Your pastor asked if I would speak today about mission as one of the spiritual disciplines; i.e., mission as something that brings you closer to God. I’m deeply aware that true mission in the 21st century must follow a pattern similar to the one found in today’s scripture. There must be moments when, like Jesus, we must say “I will not be who you want me to be”, and there must be moments when, like Jesus, we say, “This is who I am and where I am headed, and I invite you to come with me.”

To say that I am nervous about this hymnal project is an understatement, and much of my nervousness stems from an encounter Wes Magruder and I had at First United Methodist Church in Douala, Cameroon’s largest city. I spent last August in Cameroon and my purpose in that visit was to listen to as many congregations sing as possible, to encourage people in their singing and to learn the songs so I could teach them to people here in the United States. If I was going to advise and encourage the young leaders about the shape of a hymnal, I had to know what was already on the ground.

At First UMC, Douala, the day followed the established pattern; I listened to the choir sing and then taught them a few songs. There was plenty of energy in the room, but not all of it was positive.

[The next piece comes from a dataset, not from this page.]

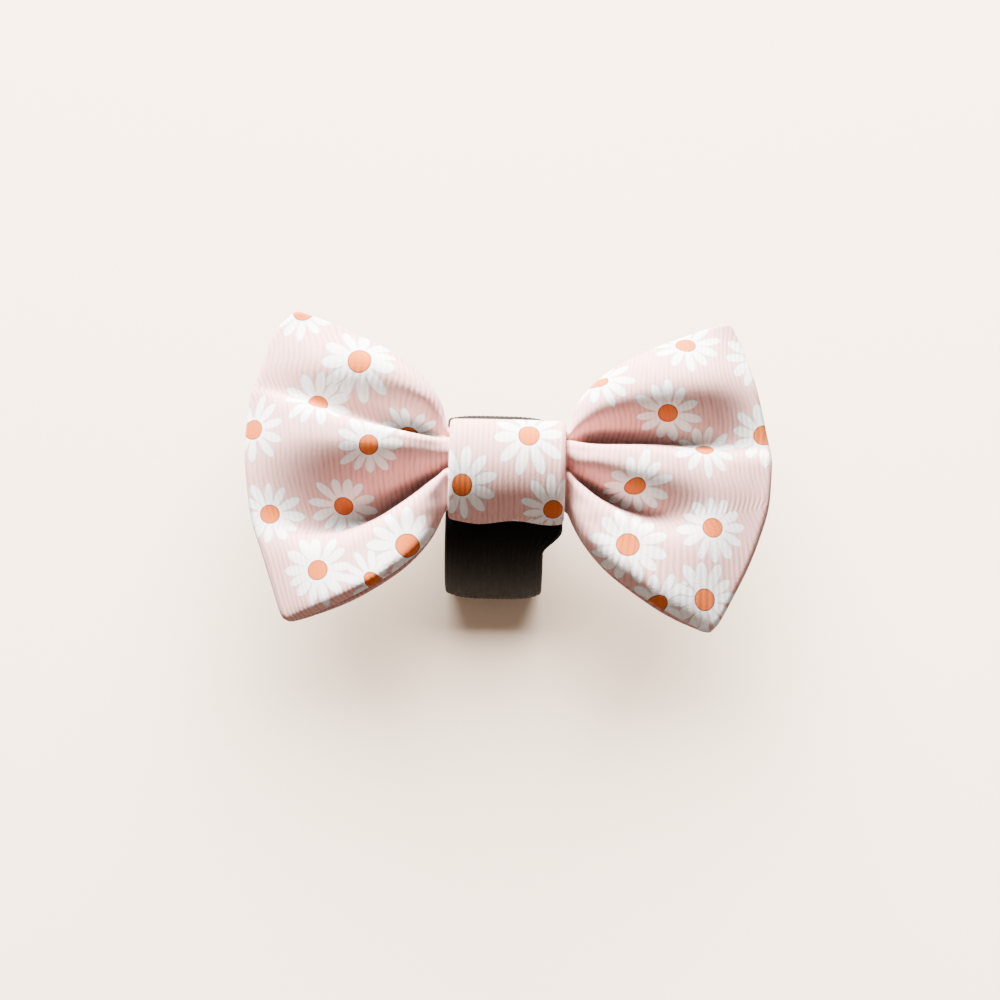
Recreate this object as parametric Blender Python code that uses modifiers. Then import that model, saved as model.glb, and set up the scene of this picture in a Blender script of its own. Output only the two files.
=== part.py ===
"""A slip-on pet bow tie, lying face up on its elastic loop.

Units are metres. +X runs along the bow, +Y to its upper edge and +Z out of its face. The origin is
on the surface that it lies on, under the middle of the bow.
"""

import math
from collections import namedtuple

import bmesh
import bpy
from mathutils import Vector

# The bow
BOW_LENGTH = 0.100
BOW_HEIGHT = 0.059
WING_DEPTH = 0.0160
FABRIC_WALL = 0.0010
END_FOLD_RADIUS = 0.0008
WAIST_HEIGHT = 0.0147
WAIST_DEPTH = 0.0082

# The centre band
BAND_WIDTH = 0.0219
BAND_WALL = 0.0015
BAND_CROWN = 0.0004
BAND_ROUNDING = 3.0

# The elastic loop
ELASTIC_WIDTH = 0.019
ELASTIC_WALL = 0.0013
LOOP_HEIGHT = 0.026
LOOP_FOOT_LENGTH = 0.016
LOOP_FOOT_SHIFT = 0.0038
LOOP_BELOW = 0.0209
LOOP_ABOVE = 0.0127
ELASTIC_CURL = 0.0010
ELASTIC_SHIFT = 0.0022
FLARE_LENGTH = 0.006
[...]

When I finished teaching a few songs, the pastor said to the congregation, “The missionary and our overseas guest have come a long way, so if there is anything you want to say to them, now is the time.” What followed was a very sobering lecture from the pastor, and then one from the lay leader, about how missionaries had promised so many things but never delivered on their promises. They then presented me with a list of the musical instruments, amplifiers and speakers they would need to do the ministry they felt called to do.

I have never felt so much like an ATM machine in my life. In the estimation of this pastor and his lay leader, my job was to get them things or money. I said to myself, “If this is the post colonial reality, I want no part of it.” When we finally got back to the car and saw First Church in the rear view mirror, Wes turned to me and said, “Welcome to my world.”

Then I realized that there were two sides to that coin. I was meeting and working with and singing songs with people who had real hopes and real dreams, and who worshiped a real God. So, I had to hear them saying, “We didn’t walk for an hour to entertain you or to undergird your stereotypes about us. We are real people with real dreams, so are you going to walk with us or not? Don’t just tell us that you are blessed by our singing!”

It was in that moment that real mission occurred. The Latin root for ‘mission’ is the verb which means ‘to send.” What happened in that uncomfortable moment in Douala was that God had sent us to each other so we could both learn something about ourselves, about each other, and about what God intended for our lives.

That’s what mission in the 21st century will be about; it will always be two-way. If it’s just ‘us’ taking something to ‘them’, it’s not mission. I even want to challenge the phrase I hear all the time from folks who’ve been on mission trips; “I received more than I gave.” While I do truly appreciate the sentiment behind that remark, I want to say, “Well, if you received more than you gave, then you didn’t bring much with you, and I’m not talking about money or bricks.”

There is no mission without jolt. Mission is about meeting people at their deepest level, offering ourselves without trying to protect our biases or securities, and receiving the joy and heartache of the other person on a level plain. And let us pray for each other that the jolts make it possible for us to walk together when Jesus says, “If any want to become my followers, let them deny themselves and take up their cross and follow me.”